WHAT TO WORK ON: Only the lines between the line with "for joint in" and the line with "points = [vertex.co", together with those two lines themselves, are to be copied exactly.
BEGIN RECORDS TO PROCESS
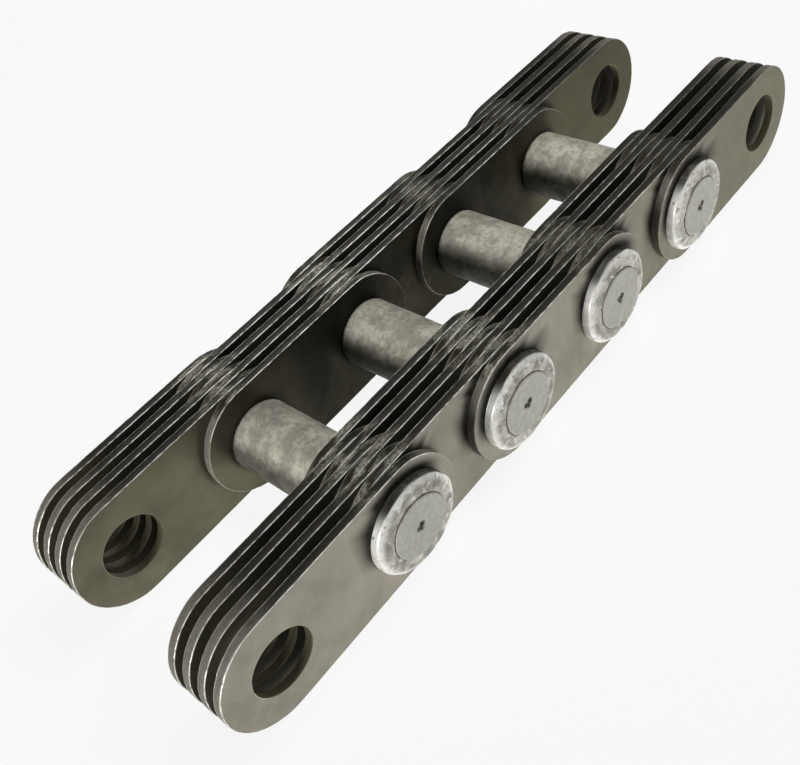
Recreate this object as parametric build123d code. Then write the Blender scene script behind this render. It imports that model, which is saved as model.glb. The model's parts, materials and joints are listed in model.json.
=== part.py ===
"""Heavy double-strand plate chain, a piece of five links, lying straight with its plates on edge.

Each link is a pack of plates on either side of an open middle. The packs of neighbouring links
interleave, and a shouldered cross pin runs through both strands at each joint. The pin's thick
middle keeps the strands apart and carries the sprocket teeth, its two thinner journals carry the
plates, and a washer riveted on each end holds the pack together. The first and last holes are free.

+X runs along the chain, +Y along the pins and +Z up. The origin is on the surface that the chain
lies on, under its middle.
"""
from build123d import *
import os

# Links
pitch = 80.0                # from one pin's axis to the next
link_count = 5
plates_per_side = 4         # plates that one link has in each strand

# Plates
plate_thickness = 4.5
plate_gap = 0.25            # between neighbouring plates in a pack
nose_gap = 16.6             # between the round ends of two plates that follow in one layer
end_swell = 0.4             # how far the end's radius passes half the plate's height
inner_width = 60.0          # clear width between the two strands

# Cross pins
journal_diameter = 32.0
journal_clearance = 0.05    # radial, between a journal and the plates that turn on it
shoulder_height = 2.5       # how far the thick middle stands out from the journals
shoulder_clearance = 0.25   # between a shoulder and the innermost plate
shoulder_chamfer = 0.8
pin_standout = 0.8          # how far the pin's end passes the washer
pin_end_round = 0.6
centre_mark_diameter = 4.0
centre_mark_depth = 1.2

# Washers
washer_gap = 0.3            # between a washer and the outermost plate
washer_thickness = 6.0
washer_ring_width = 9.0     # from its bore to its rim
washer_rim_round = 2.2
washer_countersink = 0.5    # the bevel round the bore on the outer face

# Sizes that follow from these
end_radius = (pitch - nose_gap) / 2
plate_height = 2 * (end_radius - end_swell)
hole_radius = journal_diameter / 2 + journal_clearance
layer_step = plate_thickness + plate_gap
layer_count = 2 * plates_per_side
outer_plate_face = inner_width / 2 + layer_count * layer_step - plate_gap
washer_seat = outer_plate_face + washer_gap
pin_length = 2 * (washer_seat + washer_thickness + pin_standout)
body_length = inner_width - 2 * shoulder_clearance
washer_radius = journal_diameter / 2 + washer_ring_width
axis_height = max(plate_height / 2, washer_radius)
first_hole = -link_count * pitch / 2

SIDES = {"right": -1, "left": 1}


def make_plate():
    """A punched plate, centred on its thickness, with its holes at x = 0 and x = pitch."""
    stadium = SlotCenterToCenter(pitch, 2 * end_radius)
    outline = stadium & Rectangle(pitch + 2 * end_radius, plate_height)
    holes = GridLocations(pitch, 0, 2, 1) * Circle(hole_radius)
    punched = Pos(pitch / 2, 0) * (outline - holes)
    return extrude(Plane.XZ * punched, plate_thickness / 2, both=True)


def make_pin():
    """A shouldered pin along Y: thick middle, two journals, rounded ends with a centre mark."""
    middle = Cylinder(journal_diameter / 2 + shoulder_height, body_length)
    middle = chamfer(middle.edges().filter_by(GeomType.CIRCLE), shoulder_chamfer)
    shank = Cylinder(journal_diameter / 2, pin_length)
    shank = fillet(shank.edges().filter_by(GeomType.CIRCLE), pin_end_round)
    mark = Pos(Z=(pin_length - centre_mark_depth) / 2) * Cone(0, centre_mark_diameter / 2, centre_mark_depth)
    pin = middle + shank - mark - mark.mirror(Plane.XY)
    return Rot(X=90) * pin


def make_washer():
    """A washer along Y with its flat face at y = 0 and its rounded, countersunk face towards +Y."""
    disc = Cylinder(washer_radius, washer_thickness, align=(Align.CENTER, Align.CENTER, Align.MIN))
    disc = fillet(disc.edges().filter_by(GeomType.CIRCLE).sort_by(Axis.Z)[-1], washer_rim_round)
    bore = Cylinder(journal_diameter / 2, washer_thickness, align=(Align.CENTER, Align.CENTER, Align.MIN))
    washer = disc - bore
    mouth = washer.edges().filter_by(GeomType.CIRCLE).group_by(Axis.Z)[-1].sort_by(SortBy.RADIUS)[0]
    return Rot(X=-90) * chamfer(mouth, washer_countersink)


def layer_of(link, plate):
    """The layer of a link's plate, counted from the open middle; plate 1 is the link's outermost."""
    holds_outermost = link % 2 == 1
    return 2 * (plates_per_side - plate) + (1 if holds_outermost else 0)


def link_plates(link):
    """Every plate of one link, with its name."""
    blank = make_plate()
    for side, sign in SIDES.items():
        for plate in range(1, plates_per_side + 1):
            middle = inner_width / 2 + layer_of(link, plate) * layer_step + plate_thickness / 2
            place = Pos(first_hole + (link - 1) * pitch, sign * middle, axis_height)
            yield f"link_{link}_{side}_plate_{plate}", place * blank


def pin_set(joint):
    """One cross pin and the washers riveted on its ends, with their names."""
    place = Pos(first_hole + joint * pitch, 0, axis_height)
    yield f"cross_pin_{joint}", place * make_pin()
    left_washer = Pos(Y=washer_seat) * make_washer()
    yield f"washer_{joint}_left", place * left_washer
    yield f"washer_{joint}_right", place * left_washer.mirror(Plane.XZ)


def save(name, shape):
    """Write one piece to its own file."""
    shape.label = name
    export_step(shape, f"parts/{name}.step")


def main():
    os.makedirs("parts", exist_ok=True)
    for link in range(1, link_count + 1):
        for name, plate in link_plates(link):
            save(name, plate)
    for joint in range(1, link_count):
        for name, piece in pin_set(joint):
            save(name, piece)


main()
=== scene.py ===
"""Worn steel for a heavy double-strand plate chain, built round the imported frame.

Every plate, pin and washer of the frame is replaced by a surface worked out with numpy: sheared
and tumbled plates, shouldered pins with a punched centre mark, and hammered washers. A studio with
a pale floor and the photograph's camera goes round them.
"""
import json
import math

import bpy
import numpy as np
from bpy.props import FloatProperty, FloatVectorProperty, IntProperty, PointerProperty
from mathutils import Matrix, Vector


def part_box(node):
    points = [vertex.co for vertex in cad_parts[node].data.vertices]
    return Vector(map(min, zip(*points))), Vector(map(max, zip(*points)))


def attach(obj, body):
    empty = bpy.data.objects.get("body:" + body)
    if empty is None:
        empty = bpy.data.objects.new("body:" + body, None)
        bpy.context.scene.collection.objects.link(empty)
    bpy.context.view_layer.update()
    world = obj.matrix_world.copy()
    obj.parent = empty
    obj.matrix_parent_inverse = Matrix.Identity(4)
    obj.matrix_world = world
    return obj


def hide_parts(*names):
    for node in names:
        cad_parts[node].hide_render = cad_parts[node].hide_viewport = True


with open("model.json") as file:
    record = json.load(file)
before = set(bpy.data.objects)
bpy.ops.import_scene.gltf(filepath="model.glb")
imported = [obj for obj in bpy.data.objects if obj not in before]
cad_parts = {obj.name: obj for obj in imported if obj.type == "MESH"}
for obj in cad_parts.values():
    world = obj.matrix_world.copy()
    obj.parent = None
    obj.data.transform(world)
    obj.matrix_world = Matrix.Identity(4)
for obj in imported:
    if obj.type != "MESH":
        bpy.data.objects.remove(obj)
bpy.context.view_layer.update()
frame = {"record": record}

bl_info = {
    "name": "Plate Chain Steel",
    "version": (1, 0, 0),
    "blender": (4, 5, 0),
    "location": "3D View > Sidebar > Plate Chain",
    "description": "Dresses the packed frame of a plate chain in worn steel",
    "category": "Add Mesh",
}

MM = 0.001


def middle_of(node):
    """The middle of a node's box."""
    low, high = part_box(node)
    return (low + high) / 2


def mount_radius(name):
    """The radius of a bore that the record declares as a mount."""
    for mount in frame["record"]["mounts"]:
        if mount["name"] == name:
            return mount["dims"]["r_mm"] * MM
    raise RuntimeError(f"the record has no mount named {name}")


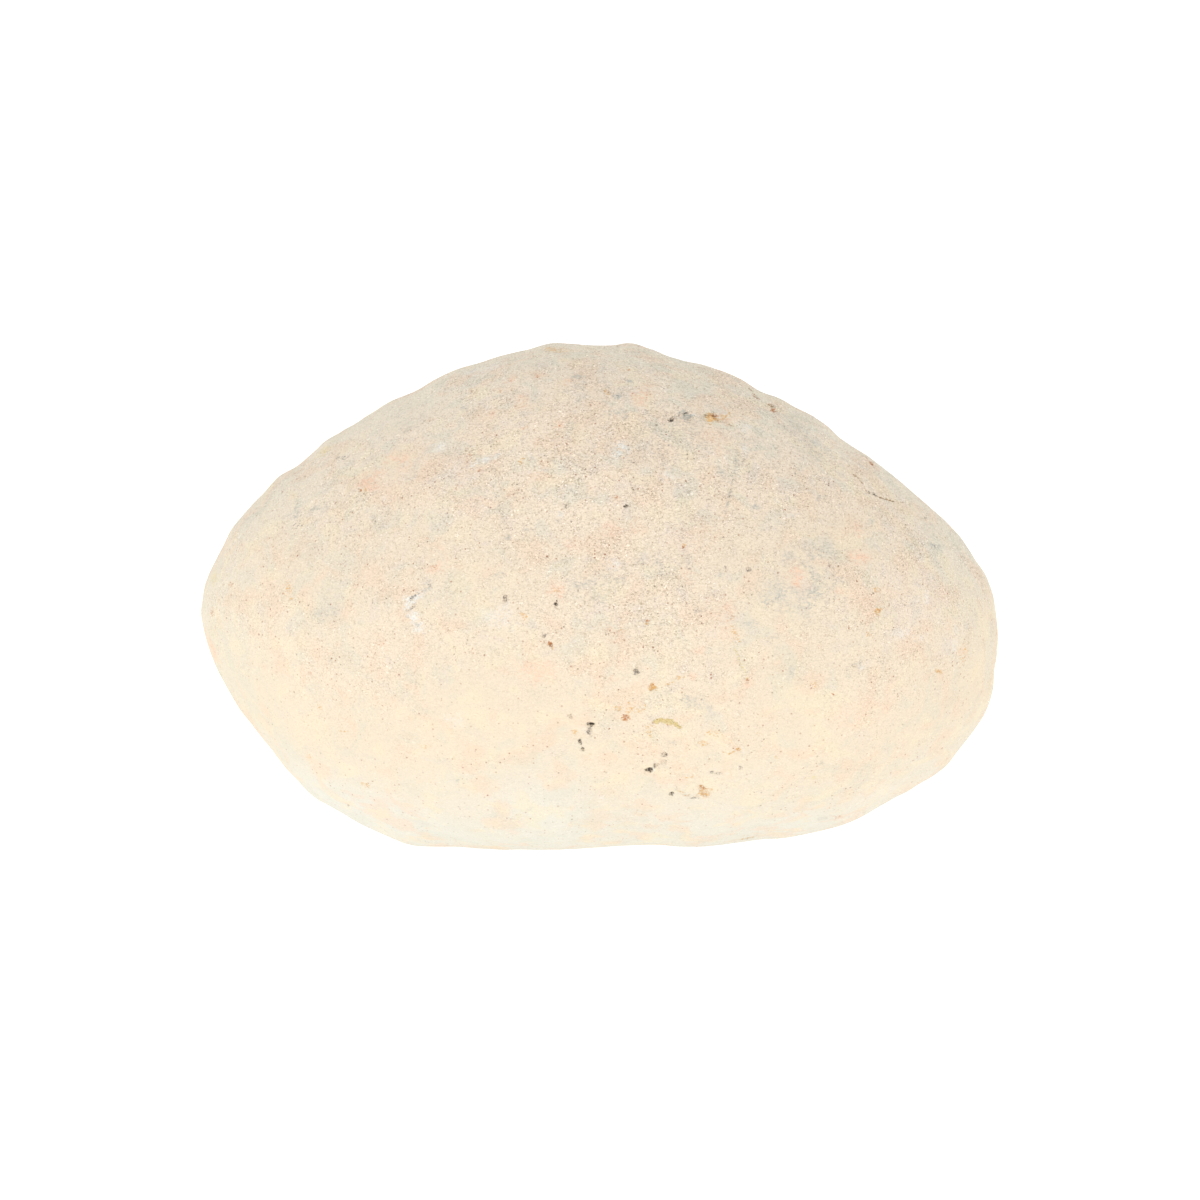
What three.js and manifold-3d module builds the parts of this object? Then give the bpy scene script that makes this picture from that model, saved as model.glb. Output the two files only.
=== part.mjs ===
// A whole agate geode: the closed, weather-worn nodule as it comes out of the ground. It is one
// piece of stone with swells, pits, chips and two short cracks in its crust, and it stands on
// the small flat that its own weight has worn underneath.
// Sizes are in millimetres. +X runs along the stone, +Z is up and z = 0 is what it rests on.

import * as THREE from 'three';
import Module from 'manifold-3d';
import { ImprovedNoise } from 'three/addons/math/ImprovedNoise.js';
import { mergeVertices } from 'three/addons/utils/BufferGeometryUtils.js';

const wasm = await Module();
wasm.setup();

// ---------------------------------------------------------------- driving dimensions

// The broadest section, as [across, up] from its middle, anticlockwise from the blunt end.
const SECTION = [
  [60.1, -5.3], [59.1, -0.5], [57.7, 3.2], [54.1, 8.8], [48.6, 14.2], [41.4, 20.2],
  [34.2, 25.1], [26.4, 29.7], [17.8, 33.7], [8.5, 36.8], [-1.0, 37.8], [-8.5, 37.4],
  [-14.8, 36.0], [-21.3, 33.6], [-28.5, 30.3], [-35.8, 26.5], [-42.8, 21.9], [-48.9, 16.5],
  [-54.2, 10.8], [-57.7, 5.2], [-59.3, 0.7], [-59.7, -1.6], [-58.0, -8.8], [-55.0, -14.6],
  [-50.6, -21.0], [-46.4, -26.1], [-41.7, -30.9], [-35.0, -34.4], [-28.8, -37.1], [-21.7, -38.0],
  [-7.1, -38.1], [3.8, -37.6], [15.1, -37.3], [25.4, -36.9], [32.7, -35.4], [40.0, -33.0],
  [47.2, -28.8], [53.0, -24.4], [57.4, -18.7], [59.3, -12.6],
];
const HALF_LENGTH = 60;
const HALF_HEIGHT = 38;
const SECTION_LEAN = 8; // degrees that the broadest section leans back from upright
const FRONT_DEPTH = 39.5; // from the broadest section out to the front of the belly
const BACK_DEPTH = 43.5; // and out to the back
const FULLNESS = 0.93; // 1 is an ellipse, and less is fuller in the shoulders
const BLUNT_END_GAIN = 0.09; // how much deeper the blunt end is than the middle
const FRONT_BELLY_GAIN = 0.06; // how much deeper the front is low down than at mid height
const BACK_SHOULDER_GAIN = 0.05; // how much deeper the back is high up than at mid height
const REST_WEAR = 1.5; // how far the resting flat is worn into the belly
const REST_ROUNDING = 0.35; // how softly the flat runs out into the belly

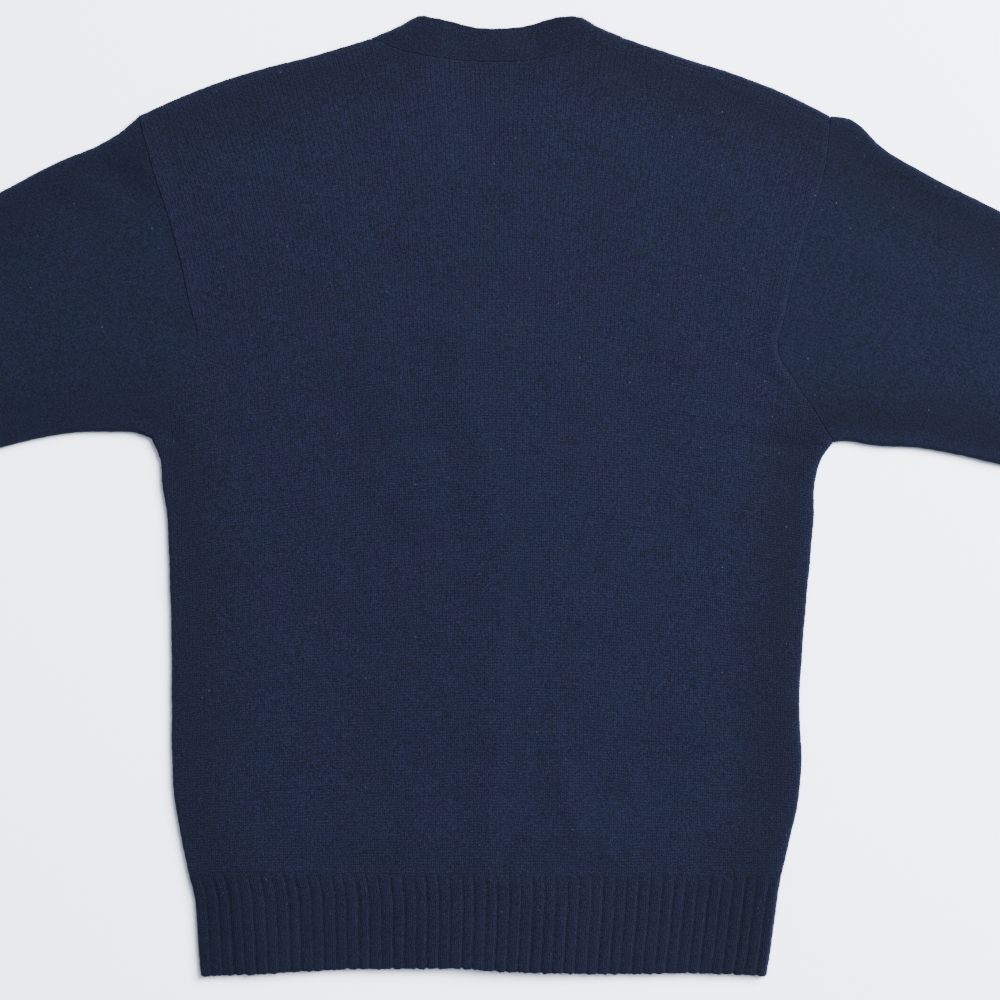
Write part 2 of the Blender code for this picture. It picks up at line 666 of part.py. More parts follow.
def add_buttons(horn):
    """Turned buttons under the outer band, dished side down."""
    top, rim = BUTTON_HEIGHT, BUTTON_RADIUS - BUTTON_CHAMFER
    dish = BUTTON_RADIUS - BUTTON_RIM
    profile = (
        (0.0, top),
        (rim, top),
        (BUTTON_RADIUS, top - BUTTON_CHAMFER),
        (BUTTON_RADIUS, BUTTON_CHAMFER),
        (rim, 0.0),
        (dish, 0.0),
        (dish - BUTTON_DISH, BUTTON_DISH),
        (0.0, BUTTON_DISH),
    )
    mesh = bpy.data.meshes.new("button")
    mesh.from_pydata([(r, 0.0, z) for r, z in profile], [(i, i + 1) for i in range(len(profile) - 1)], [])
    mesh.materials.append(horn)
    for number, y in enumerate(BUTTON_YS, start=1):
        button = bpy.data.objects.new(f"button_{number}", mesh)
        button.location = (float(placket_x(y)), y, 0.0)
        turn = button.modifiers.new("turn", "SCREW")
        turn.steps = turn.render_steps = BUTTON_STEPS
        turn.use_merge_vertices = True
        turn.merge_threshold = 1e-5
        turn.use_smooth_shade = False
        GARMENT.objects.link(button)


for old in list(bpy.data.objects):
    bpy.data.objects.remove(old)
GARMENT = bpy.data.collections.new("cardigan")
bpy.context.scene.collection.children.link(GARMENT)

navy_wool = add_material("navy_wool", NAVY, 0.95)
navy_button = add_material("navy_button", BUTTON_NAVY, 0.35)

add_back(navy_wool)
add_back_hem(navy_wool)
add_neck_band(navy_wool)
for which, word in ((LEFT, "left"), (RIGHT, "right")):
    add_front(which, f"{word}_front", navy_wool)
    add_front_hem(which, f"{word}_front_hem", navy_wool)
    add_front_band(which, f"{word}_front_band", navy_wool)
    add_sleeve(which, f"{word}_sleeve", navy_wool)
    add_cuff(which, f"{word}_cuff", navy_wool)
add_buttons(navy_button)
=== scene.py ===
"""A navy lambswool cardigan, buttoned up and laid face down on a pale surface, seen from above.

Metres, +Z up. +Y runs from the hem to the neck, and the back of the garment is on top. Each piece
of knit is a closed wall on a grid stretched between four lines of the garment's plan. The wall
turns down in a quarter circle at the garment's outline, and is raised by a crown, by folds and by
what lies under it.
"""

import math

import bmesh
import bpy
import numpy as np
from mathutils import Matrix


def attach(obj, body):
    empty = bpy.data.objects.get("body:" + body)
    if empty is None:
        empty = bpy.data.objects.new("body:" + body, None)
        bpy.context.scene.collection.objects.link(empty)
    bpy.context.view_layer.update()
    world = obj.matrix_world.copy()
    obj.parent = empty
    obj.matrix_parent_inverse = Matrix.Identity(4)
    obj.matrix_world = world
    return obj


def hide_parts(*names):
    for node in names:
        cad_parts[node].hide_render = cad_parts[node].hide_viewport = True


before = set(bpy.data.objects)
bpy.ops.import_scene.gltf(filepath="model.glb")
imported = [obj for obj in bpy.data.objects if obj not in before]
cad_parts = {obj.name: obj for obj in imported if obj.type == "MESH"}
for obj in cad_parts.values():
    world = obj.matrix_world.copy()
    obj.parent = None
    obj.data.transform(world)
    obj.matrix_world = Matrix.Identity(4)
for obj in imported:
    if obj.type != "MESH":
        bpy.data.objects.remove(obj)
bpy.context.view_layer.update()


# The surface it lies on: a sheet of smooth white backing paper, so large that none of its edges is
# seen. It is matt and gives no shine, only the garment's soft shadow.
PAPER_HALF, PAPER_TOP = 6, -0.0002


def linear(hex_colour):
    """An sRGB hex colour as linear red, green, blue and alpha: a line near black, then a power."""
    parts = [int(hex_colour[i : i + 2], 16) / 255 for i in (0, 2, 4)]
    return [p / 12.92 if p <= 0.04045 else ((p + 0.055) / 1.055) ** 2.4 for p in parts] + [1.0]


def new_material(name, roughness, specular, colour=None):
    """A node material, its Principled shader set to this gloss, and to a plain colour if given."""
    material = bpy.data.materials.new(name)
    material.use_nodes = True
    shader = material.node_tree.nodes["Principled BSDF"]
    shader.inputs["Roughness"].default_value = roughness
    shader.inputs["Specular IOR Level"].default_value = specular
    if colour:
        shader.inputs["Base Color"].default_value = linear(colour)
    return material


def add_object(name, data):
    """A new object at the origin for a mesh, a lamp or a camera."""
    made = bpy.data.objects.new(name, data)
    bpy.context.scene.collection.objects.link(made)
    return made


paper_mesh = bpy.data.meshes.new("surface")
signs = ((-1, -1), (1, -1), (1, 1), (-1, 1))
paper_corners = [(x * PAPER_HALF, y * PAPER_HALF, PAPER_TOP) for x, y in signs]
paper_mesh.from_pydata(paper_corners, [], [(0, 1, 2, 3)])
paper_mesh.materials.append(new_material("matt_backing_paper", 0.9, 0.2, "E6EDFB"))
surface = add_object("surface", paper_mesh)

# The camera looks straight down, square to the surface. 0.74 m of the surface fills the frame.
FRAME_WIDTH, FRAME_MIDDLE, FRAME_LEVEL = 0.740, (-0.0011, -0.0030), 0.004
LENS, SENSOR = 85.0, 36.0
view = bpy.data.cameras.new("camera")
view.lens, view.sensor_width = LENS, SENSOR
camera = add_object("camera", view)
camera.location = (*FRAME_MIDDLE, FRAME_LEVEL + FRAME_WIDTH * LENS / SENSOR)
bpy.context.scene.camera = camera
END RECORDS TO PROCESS
TASK RESPONSE:
    for joint in range(1, link_count):
        for name, piece in pin_set(joint):
            save(name, piece)


main()
=== scene.py ===
"""Worn steel for a heavy double-strand plate chain, built round the imported frame.

Every plate, pin and washer of the frame is replaced by a surface worked out with numpy: sheared
and tumbled plates, shouldered pins with a punched centre mark, and hammered washers. A studio with
a pale floor and the photograph's camera goes round them.
"""
import json
import math

import bpy
import numpy as np
from bpy.props import FloatProperty, FloatVectorProperty, IntProperty, PointerProperty
from mathutils import Matrix, Vector


def part_box(node):
    points = [vertex.co for vertex in cad_parts[node].data.vertices]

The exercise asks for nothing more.